Course Mailing List: http://groups.yahoo.com/group/duluth-cs8761-fall2004/

Please make sure you are signed up for this mailing list, and that you check it regularly. There are online archives available, and you are also free to post your own questions and comments.

Course Objectives:

Natural Language Processing seeks to analyze, generate, and understand human language via computational techniques. This course focuses on empirical approaches to lexical and syntactic analysis, semantic interpretation, and discourse processing. Specific applications include part-of-speech tagging, machine translation, and authorship attribution.

Required Text:

Foundations of Statistical Natural Language Processing by Christopher Manning and Hinrich Schutze. MIT Press. There is a supporting Web Site with quite a bit of information.

Required reading assignments from Manning and Schutze will be given in the lecture and also posted here.

There is a copy of the Manning and Schutze text on 2 hour reserve in the UMD library.

Other Required Reading :

The following document (see html or pdf) describes what plagiarism is, why it's a bad thing, and how you can easily avoid it. You are required to read and understand this document before submitting any assignment or project work.

Supporting Texts (optional):

There are two textbooks on 2-hour reserve in the library that may prove useful. The first is by Daniel Jurafsky and James Martin, Speech and Language Processing, Prentice-Hall. The second is by Eugene Charniak, Statistical Language Learning, MIT Press.

The Charniak book focuses on empirical methods, while the Jurafsky and Martin book is more general in nature and includes some discussion of speech processing. Both are excellent complements to our Manning and Schutze text.

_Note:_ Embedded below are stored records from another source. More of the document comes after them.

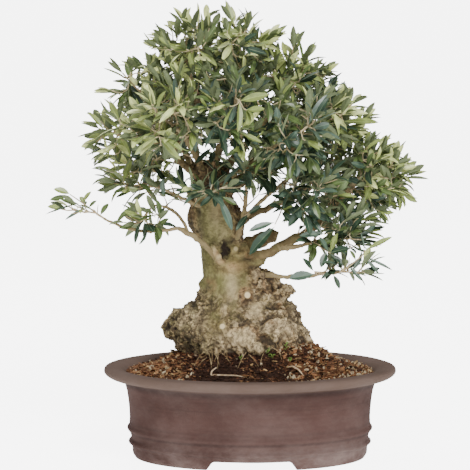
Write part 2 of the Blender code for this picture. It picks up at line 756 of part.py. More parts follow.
def crosses(points, other):
    """Whether two leaves cut through each other."""
    if (points["rib"] - other["rib"]).length > LEAF_LENGTH * 1.1:
        return False
    ours = any(pierces(*edge, half) for edge in edges(points) for half in halves(other))
    return ours or any(pierces(*edge, half) for edge in edges(other) for half in halves(points))


def keeps_to_space(mass, start, points, taken, wood):
    """Whether a leaf stays in its mass and clear of the limbs, the shoots and the leaves already set."""
    outline = [points[key] for key in ("tip", "left", "right", "rib")]
    if not all(in_cell(mass, p) and in_reach(mass, p, 1.03) for p in outline):
        return False
    root, tip = points["root"], points["tip"]
    samples = [root.lerp(tip, share) for share in (0.25, 0.5, 0.75, 1.0)] + [points["left"], points["right"]]
    if not all(clear_of_limbs(p, LEAF_WIDTH * 0.3, mass.bough, start) for p in samples):
        return False
    if any(crosses(points, other) for other in taken):
        return False
    blade = [root.lerp(tip, share) for share in (0.2, 0.35, 0.75)] + outline
    blade += [root.lerp(points[side], 0.5) for side in ("left", "right")]
    if any(distance_to(one, two, p) < TWIG_CLEARANCE for one, two in wood for p in blade):
        return False
    limb = dict(points, root=root.lerp(tip, 0.12))
    return not any(pierces(one, two, half) for one, two in wood for half in halves(limb))


def fit_leaf(mass, start, place, length, taken, wood):
    """The first leaf that keeps to its space at this place, of those tried shorter or turned about the shoot."""
    node, along, out, spread, size = place
    for scale, turned in LEAF_TRIES:
        way = Quaternion(along, math.radians(turned)) @ out
        heading = along * math.cos(spread) + way * math.sin(spread)
        face = along * math.sin(spread) - way * math.cos(spread)
        points = leaf_points(node - heading * SHOOT_RADIUS * 0.4, heading, face, length * size * scale)
        if keeps_to_space(mass, start, points, taken, wood):
            return points
    return None


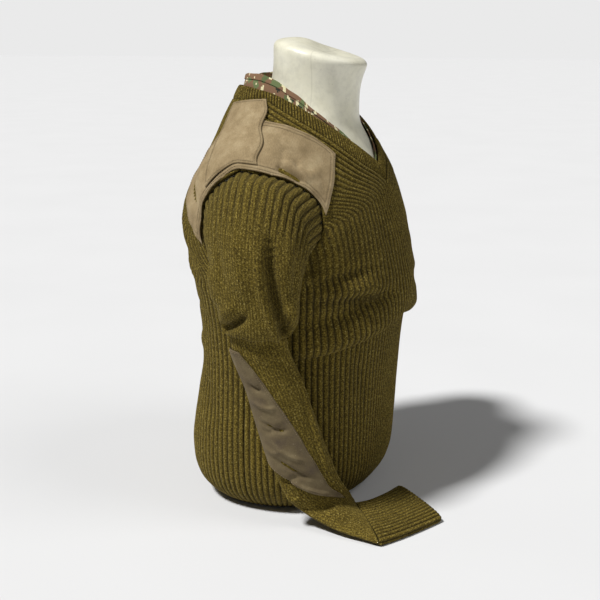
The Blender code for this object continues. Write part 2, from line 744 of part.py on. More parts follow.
def build_sweater():
    """Build every piece into the object's collection."""
    clear_scene()
    collection = bpy.data.collections.new("army_sweater_on_dress_form")
    bpy.context.scene.collection.children.link(collection)
    build_form(collection)
    build_panel("front", FRONT, FRONT_V, collection)
    build_panel("back", BACK, len(BACK_ROWS), collection)
    build_neckband(collection)
    build_facing(collection)
    for word, side in SIDE.items():
        build_sleeve(word, collection)
        build_cuff(word, collection)
        build_on_shoulder(f"shoulder_patch_{word}", SHOULDER_PATCH, side, PATCH_LIFT, PATCH_WALL, 5, 13, collection)
        build_on_shoulder(f"epaulette_{word}", EPAULETTE, side, STRAP_LIFT, STRAP_WALL, 6, 7, collection)
        build_elbow(word, collection)


build_sweater()
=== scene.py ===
"""Army sweater worn on a limbless dress form: the dressed scene.

The wearer faces -Y and the wearer's right side is -X. Tables are in millimetres and degrees, meshes in
metres. A place on the body is a turn and a height: the turn is 0 at the centre front, 90 at the
wearer's left side, -90 at the right side and 180 at the centre back.
"""

import logging
import math
from dataclasses import dataclass, field
from enum import Enum
from typing import Callable

import bmesh
import bpy
import numpy as np
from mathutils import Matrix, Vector


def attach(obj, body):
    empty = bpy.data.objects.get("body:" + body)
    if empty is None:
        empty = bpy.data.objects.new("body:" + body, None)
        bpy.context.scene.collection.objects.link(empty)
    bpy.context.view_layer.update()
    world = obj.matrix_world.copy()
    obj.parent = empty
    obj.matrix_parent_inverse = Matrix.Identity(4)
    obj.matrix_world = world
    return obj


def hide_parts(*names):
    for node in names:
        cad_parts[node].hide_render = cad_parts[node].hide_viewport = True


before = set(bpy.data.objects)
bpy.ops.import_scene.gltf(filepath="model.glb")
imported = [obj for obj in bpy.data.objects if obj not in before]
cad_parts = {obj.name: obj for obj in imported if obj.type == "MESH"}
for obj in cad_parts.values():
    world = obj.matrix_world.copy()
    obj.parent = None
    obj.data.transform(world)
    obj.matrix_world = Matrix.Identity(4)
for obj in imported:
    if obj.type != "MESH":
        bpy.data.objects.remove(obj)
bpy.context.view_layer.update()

Array = np.ndarray
MM = 0.001
BODY = "root"
LOG = logging.getLogger("sweater")


class Side(Enum):
    """A side of the wearer, as the sign of its X."""

    RIGHT = -1
    LEFT = 1

    @property
    def word(self) -> str:
        """The side's name in a piece's name."""
        return self.name.lower()

    @property
    def flip(self) -> Array:
        """What the left side's points are multiplied by to lie on this side."""
        return np.array([self.value, 1.0, 1.0])


def smooth(at: Array | float, places: Array | list, values: Array | list) -> Array:
    """Read the smooth curve, with no overshoot, through a table's points.

    Args:
        at: Where to read it.
        places: The table's places, rising.
        values: The value at each place.

    Returns:
        The values, in the shape of at.
    """
    places = np.asarray(places, float)
    values = np.asarray(values, float)
    at = np.clip(np.asarray(at, float), places[0], places[-1])
    step = np.diff(places)
    rise = np.diff(values) / step
    both = rise[1:] * rise[:-1]
    total = np.where(both > 0, rise[1:] + rise[:-1], 1)
    slope = np.concatenate(([rise[0]], np.where(both > 0, 2 * both / total, 0), [rise[-1]]))
    cell = np.clip(np.searchsorted(places, at, side="right") - 1, 0, len(step) - 1)
    t = (at - places[cell]) / step[cell]
    start = (1 + 2 * t) * (1 - t) ** 2 * values[cell] + t * (1 - t) ** 2 * step[cell] * slope[cell]
    end = t * t * (3 - 2 * t) * values[cell + 1] + t * t * (t - 1) * step[cell] * slope[cell + 1]
    return start + end


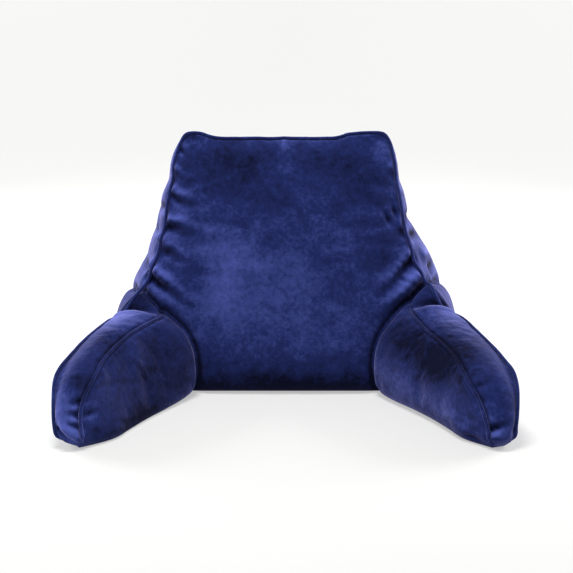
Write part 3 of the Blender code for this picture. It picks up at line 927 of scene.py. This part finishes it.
def velvet_material(name, velvet, pile_mm, relief_mm):
    """Polyester velvet, short woven pile: matt and dark face on, with a pale bloom at grazing angles."""
    relief = relief_mm * MILLIMETRE
    material = bpy.data.materials.new(name)
    material.use_nodes = True
    tree = material.node_tree
    shader = tree.nodes["Principled BSDF"]
    coordinates = add_node(tree, "ShaderNodeTexCoord").outputs["Object"]
    nap = add_node(tree, "ShaderNodeAttribute", attribute_name="nap").outputs["Fac"]

    # How the pile lies, together with the painted shade and highlights in the same attribute, picks the
    # colour, varied by brushed patches and by finer marks inside them.
    pile_and_light = add_node(
        tree, "ShaderNodeMath", [(0, nap), (1, NAP_AND_LIGHT_IN_COLOUR), (2, BASE_STOP)], operation="MULTIPLY_ADD",
    ).outputs[0]
    for mark in table(MARK_COLUMNS, VELVET_MARKS):
        brushed = add_node(
            tree, "ShaderNodeTexNoise",
            [
                ("Vector", coordinates), ("Scale", 1 / (mark["size_mm"] * MILLIMETRE)), ("Detail", 5.0),
                ("Roughness", mark["roughness"]), ("Distortion", mark["distortion"]),
            ],
        ).outputs["Fac"]
        centred = add_node(
            tree, "ShaderNodeMath", [(0, brushed), (1, 0.5)], operation="SUBTRACT",
        ).outputs[0]
        pile_and_light = add_node(
            tree, "ShaderNodeMath", [(0, centred), (1, mark["amount"]), (2, pile_and_light)],
            operation="MULTIPLY_ADD",
        ).outputs[0]
    ramp = add_node(tree, "ShaderNodeValToRGB", [("Fac", pile_and_light)])
    stops = ramp.color_ramp.elements
    stops[0].position, stops[0].color = 0.10, (*velvet.deep, 1)
    stops[1].position, stops[1].color = 0.95, (*velvet.lit, 1)
    middle = stops.new(BASE_STOP)
    middle.color = (*velvet.base, 1)
    tree.links.new(ramp.outputs["Color"], shader.inputs["Base Color"])
    # The sheen follows the same attribute: pile that lies down blooms less, and so does painted shade,
    # while painted highlights bloom more.
    bloom = add_node(
        tree, "ShaderNodeMapRange",
        [("Value", nap), ("From Min", -1.2), ("From Max", 0.6), ("To Min", 0.12), ("To Max", 1.0)],
    ).outputs["Result"]
    tree.links.new(bloom, shader.inputs["Sheen Weight"])

    # The pile itself is finer than the picture shows, so it is drawn at this coarser size.
    pile = add_node(
        tree, "ShaderNodeTexNoise",
        [
            ("Vector", coordinates), ("Scale", 1 / (pile_mm * MILLIMETRE)), ("Detail", 3.0),
            ("Roughness", 0.7),
        ],
    ).outputs["Fac"]
    crumple = add_node(
        tree, "ShaderNodeTexNoise",
        [
            ("Vector", coordinates), ("Scale", 1 / (CRUMPLE_MM * MILLIMETRE)), ("Detail", 2.0),
            ("Roughness", 0.5), ("Distortion", 1.2),
        ],
    ).outputs["Fac"]
    soft = add_node(
        tree, "ShaderNodeBump", [("Height", crumple), ("Strength", 0.5), ("Distance", relief * 3)],
    ).outputs["Normal"]
    bump = add_node(
        tree, "ShaderNodeBump",
        [("Height", pile), ("Strength", 0.6), ("Distance", relief), ("Normal", soft)],
    ).outputs["Normal"]
    tree.links.new(bump, shader.inputs["Normal"])

    shader.inputs["Metallic"].default_value = 0.0
    shader.inputs["Roughness"].default_value = 0.9
    shader.inputs["Specular IOR Level"].default_value = 0.05
    shader.inputs["Sheen Roughness"].default_value = 0.38
    shader.inputs["Sheen Tint"].default_value = linear("#A6A4E6")
    return material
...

Both of these books are available at the UMD library on 2 hour reserve.

Suggested Perl Texts:

We will do our programming assignments and projects in Perl on computers running the Solaris Unix or Linux operating systems. While we will discuss Perl from time to time in the lecture, there will be a fair bit of self-study required. As such you are strongly advised to have at least one of the following at your disposal:

Learning Perl (3rd Edition) by Randal Schwartz and Tom Phoenix. O'Reilly Publishers. You can get this book from amazon.com or most any bookstore. This takes a tutorial approach and is especially good if you have limited C or Unix experience.

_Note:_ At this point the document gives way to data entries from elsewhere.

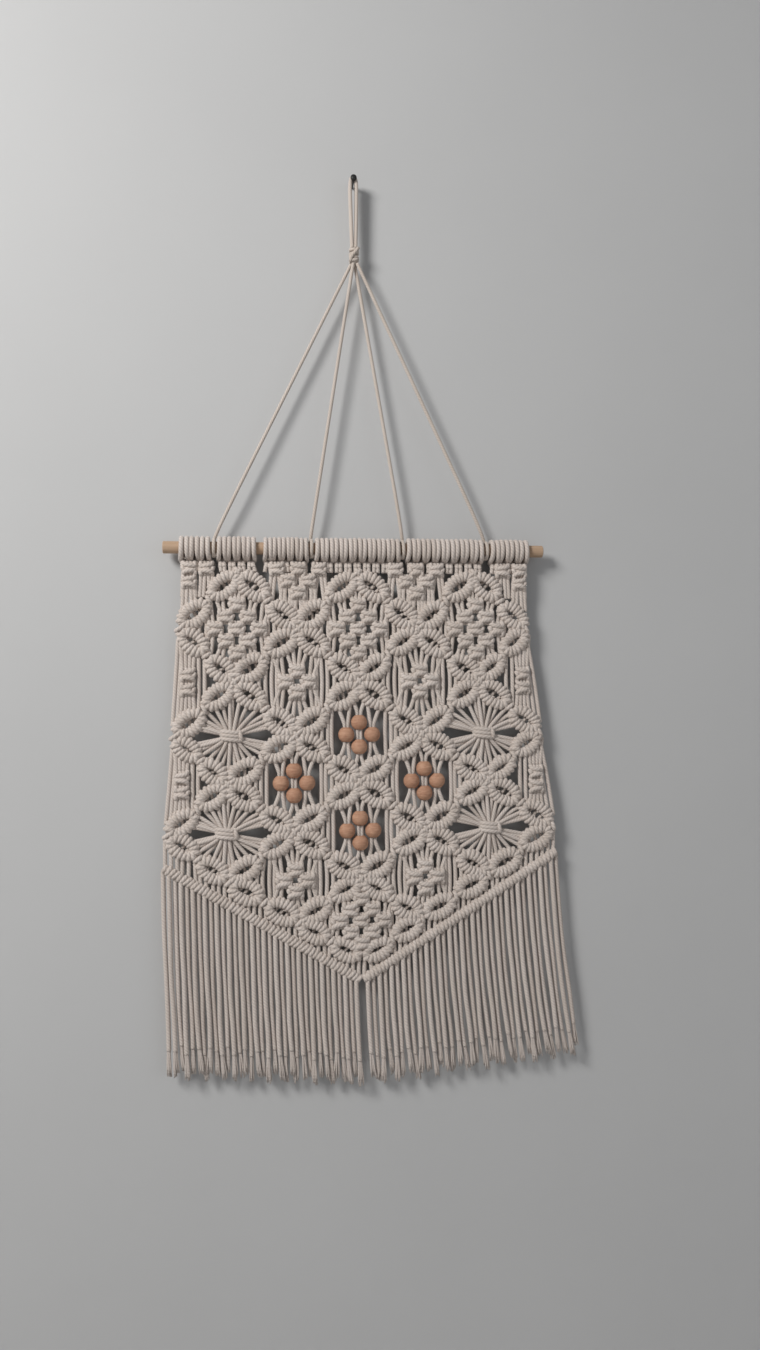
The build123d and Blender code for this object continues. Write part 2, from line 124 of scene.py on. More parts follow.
# --- yarn: many tubes in one mesh -------------------------------------------------
class Yarn:
    """Collects tubes and rings, in millimetres, into one mesh piece."""

    def __init__(self):
        self.points, self.faces, self.uvs, self.tints = [], [], [], []
        self.count = 0

    def grid(self, rings, along, closed, tint, caps=True):
        """Rings of points (n, sides, 3) joined into a tube; closed joins its ends."""
        n, sides, _ = rings.shape
        first = self.count
        self.points.append(rings.reshape(-1, 3))
        self.tints.append(np.full(n * sides, tint))
        self.count += n * sides
        i = np.arange(n if closed else n - 1)[:, None]
        j = np.arange(sides)[None, :]
        a, b = i * sides + j, i * sides + (j + 1) % sides
        c, d = ((i + 1) % n) * sides + (j + 1) % sides, ((i + 1) % n) * sides + j
        quads = np.stack(np.broadcast_arrays(a, b, c, d), -1).reshape(-1, 4) + first
        self.faces += quads.tolist()
        ends = np.append(along, along[-1] + (along[1] - along[0])) if closed else along
        u0, u1 = ends[i], ends[i + 1]
        v0, v1 = j / sides, (j + 1) / sides
        around_face = ((u0, v0), (u0, v1), (u1, v1), (u1, v0))
        corners = [np.stack(np.broadcast_arrays(u, v), -1) for u, v in around_face]
        self.uvs.append(np.stack(corners, 2).reshape(-1, 2))
        if caps and not closed:
            for ring, flip in ((0, True), (n - 1, False)):
                face = [first + ring * sides + k for k in range(sides)]
                self.faces.append(face[::-1] if flip else face)
                self.uvs.append(np.tile([[along[ring], 0.5]], (sides, 1)))

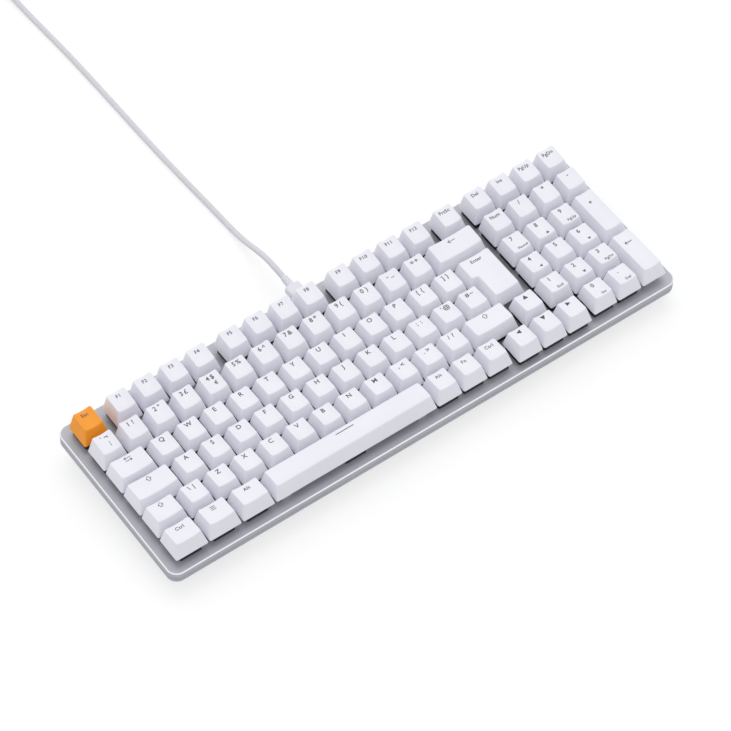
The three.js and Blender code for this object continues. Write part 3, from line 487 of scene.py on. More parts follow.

Programming Perl (3rd Edition) by Larry Wall, Tom Christiansen, and Jon Orwant. O'Reilly Publishers. You can get this book from amazon.com or most any bookstore. This book is more like a reference manual than Learning Perl, although it is still very readable. This is a good choice if you have extensive C and Unix backgrounds.

Mastering Regular Expressions: Powerful Techniques for Perl and Other Tools (2nd Edition) by Jeffrey E. Friedl. O'Reilly Publishers. You can get this book from amazon.com , or most any bookstore. This is an in-depth treatment of regular expressions in Perl and is the best available reference on this topic.

You are strongly encouraged to view the books available via the online Safari service from O'Reilly Publishers - you will find the complete text of many Perl and Linux books availble here, including all three of the Perl books mentioned above!

Prerequisites:

This class is only open to currently enrolled CS graduate students.

Grading Basis: Grading Scale: Programming Assignments:

Programming assignments are to be completed in Perl and must be submitted on time. Late work is not accepted and will result in a score of zero for that assignment. You must use the web drop link on the class web page to turn in assignments.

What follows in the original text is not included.